[start of Supplied material]

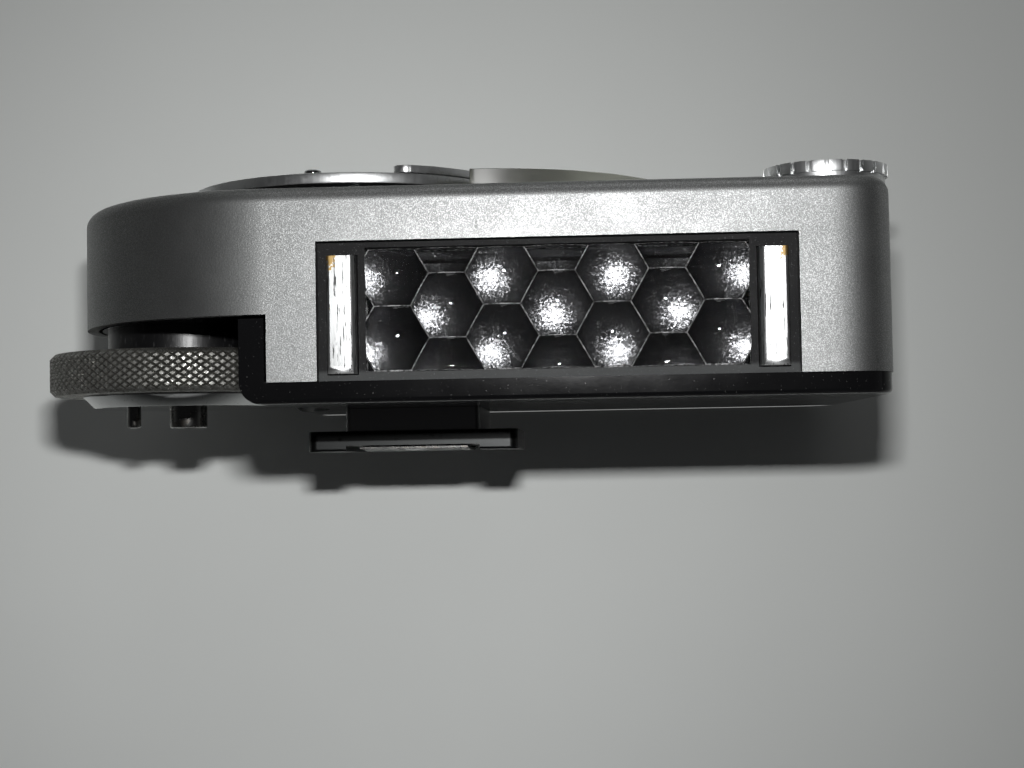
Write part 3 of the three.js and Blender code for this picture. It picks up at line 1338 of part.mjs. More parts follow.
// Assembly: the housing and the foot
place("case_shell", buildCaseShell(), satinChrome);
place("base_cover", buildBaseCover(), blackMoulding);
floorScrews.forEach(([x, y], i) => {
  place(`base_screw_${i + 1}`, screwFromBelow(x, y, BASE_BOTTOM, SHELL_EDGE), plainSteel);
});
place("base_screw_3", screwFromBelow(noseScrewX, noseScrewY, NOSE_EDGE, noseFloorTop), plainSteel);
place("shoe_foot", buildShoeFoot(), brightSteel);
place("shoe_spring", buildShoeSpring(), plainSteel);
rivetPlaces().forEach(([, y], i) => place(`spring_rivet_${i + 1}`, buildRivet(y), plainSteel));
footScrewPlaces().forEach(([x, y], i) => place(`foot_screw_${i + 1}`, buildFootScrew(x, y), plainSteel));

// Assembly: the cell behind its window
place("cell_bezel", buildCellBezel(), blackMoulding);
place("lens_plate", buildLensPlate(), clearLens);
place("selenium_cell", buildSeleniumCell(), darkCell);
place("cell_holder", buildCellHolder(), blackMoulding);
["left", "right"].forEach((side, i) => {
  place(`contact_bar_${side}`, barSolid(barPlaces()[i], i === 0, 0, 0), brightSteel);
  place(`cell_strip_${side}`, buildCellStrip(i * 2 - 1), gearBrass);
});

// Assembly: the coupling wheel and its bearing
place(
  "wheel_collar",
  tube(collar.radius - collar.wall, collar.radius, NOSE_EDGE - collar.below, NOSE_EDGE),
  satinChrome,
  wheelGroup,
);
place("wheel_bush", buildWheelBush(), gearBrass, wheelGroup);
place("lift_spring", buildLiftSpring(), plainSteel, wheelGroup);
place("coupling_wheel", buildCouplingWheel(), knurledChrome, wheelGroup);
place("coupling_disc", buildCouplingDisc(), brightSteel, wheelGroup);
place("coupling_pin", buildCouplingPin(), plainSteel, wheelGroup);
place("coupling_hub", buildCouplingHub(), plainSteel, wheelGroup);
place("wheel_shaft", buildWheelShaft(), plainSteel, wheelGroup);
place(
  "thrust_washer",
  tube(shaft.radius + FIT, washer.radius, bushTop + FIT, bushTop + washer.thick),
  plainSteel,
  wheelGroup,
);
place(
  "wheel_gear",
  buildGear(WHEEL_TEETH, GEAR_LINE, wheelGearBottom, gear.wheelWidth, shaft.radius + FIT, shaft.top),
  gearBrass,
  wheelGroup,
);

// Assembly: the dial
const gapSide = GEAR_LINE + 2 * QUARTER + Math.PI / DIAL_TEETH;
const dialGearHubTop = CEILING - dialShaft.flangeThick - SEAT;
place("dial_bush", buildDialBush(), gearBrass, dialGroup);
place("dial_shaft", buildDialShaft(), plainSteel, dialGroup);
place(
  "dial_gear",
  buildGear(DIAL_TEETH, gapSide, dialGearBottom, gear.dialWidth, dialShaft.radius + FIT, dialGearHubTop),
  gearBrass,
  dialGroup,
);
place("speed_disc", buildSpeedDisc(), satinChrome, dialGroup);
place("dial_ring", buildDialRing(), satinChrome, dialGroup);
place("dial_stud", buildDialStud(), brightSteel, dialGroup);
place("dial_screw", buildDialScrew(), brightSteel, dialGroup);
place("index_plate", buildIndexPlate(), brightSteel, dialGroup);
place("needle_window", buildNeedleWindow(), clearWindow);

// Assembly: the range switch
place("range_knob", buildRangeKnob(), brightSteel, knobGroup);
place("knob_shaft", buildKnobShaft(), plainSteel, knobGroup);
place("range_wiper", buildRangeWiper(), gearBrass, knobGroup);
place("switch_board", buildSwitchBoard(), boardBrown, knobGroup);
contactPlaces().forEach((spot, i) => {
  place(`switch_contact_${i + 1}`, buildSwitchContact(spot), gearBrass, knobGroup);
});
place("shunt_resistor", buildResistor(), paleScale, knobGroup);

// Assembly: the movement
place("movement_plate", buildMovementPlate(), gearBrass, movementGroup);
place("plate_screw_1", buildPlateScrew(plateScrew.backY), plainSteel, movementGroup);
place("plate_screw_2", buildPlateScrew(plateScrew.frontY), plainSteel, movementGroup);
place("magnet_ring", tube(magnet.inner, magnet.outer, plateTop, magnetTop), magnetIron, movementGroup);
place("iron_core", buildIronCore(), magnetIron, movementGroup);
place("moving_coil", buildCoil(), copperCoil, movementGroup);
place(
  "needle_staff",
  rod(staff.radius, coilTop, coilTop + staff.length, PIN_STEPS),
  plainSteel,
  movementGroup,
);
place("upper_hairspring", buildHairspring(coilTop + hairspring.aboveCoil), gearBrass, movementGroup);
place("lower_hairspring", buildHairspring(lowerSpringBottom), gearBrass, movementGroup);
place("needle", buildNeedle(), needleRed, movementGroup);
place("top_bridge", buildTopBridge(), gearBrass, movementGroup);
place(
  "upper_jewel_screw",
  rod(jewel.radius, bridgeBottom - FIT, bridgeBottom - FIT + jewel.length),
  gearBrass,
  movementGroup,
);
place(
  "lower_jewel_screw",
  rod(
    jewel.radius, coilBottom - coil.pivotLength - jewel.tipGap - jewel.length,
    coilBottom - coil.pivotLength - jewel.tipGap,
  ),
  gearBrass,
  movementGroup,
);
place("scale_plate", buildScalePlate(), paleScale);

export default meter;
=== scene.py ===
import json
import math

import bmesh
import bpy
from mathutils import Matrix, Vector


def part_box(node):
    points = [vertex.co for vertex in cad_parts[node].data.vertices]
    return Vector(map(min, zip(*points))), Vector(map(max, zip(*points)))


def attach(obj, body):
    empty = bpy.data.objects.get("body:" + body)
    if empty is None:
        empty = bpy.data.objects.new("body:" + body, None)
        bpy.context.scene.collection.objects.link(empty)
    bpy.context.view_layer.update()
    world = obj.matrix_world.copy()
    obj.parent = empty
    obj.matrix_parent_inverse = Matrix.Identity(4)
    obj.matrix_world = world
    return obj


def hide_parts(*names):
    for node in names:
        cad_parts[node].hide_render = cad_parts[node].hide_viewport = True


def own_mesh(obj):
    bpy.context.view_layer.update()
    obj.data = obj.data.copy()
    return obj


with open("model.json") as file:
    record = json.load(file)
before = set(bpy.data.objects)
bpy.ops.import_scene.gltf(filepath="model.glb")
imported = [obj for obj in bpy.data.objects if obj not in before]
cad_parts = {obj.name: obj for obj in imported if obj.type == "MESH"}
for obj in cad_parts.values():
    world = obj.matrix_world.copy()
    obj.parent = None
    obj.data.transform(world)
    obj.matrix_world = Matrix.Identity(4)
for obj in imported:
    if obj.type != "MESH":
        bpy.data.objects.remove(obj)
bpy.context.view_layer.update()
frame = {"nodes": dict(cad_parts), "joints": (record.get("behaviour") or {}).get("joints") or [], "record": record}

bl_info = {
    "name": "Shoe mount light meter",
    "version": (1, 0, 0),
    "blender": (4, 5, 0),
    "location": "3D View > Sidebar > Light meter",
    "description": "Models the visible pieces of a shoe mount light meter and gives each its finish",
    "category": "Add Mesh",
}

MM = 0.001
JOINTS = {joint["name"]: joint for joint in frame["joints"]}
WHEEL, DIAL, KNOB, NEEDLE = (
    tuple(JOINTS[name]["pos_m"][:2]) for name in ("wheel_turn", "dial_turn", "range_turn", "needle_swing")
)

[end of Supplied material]
[start of Supplied material]

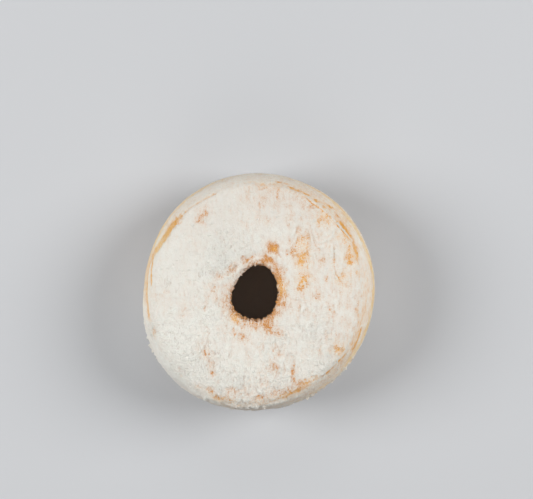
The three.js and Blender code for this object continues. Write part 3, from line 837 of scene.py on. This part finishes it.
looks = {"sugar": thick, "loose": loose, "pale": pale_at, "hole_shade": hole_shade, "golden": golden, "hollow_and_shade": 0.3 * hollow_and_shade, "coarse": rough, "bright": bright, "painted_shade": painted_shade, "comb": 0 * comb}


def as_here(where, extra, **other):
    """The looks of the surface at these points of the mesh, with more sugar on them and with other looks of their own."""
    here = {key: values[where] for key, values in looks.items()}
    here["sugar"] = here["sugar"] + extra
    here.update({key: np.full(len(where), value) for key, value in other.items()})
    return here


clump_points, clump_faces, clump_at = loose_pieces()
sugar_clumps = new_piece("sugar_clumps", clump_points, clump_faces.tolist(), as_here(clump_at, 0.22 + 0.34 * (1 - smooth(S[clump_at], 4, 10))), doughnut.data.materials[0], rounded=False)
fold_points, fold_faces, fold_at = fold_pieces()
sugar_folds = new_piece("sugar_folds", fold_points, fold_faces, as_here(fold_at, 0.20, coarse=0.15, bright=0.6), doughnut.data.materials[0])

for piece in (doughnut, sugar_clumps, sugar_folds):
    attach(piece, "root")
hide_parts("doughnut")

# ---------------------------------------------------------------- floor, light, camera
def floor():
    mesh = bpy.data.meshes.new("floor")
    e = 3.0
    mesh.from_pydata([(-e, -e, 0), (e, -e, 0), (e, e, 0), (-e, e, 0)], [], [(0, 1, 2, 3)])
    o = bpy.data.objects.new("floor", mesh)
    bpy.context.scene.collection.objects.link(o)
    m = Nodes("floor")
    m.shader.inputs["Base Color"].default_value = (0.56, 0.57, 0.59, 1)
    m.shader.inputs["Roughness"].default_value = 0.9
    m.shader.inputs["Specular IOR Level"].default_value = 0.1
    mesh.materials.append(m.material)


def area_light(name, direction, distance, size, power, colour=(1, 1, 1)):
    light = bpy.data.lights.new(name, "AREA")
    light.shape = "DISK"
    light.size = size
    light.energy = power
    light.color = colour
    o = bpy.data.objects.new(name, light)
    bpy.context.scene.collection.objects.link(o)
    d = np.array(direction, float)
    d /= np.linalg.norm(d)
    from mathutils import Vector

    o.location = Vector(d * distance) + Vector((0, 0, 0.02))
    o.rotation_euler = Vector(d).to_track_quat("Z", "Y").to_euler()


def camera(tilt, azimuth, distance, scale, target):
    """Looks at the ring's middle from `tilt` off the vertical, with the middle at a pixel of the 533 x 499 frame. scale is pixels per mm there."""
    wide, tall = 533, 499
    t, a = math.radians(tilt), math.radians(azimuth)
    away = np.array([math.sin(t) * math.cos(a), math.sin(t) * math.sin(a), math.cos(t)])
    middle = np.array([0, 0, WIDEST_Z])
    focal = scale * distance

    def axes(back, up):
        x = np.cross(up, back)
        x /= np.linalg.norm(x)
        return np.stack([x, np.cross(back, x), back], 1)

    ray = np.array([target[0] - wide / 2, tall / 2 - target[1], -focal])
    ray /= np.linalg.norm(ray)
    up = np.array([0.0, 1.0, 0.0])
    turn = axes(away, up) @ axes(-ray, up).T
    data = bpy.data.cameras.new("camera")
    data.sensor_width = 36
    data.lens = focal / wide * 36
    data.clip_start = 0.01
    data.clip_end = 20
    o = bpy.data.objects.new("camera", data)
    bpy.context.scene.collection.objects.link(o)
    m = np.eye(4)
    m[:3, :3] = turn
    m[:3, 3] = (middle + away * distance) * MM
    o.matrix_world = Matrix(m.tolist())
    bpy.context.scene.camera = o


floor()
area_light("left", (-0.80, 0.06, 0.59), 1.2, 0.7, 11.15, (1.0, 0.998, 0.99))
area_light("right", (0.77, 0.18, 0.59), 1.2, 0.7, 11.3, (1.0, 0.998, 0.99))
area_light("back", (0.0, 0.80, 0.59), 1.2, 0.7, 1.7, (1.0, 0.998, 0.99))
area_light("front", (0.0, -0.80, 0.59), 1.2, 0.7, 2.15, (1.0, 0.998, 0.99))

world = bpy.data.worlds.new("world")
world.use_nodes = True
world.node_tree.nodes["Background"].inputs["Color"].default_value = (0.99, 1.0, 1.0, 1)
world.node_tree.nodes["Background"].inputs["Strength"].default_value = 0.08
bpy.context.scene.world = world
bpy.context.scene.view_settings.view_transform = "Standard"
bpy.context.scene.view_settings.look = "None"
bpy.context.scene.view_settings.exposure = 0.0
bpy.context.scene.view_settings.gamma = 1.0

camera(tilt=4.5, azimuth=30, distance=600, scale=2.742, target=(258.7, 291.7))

[end of Supplied material]

## [Problem statement]
Exactly those lines that run from the line with "buildIronCore(), magnetIron, movementGroup);" through the line with "obj.parent = empty" are to be reproduced; both end lines belong to the range.

## [Result]
place("iron_core", buildIronCore(), magnetIron, movementGroup);
place("moving_coil", buildCoil(), copperCoil, movementGroup);
place(
  "needle_staff",
  rod(staff.radius, coilTop, coilTop + staff.length, PIN_STEPS),
  plainSteel,
  movementGroup,
);
place("upper_hairspring", buildHairspring(coilTop + hairspring.aboveCoil), gearBrass, movementGroup);
place("lower_hairspring", buildHairspring(lowerSpringBottom), gearBrass, movementGroup);
place("needle", buildNeedle(), needleRed, movementGroup);
place("top_bridge", buildTopBridge(), gearBrass, movementGroup);
place(
  "upper_jewel_screw",
  rod(jewel.radius, bridgeBottom - FIT, bridgeBottom - FIT + jewel.length),
  gearBrass,
  movementGroup,
);
place(
  "lower_jewel_screw",
  rod(
    jewel.radius, coilBottom - coil.pivotLength - jewel.tipGap - jewel.length,
    coilBottom - coil.pivotLength - jewel.tipGap,
  ),
  gearBrass,
  movementGroup,
);
place("scale_plate", buildScalePlate(), paleScale);

export default meter;
=== scene.py ===
import json
import math

import bmesh
import bpy
from mathutils import Matrix, Vector


def part_box(node):
    points = [vertex.co for vertex in cad_parts[node].data.vertices]
    return Vector(map(min, zip(*points))), Vector(map(max, zip(*points)))


def attach(obj, body):
    empty = bpy.data.objects.get("body:" + body)
    if empty is None:
        empty = bpy.data.objects.new("body:" + body, None)
        bpy.context.scene.collection.objects.link(empty)
    bpy.context.view_layer.update()
    world = obj.matrix_world.copy()
    obj.parent = empty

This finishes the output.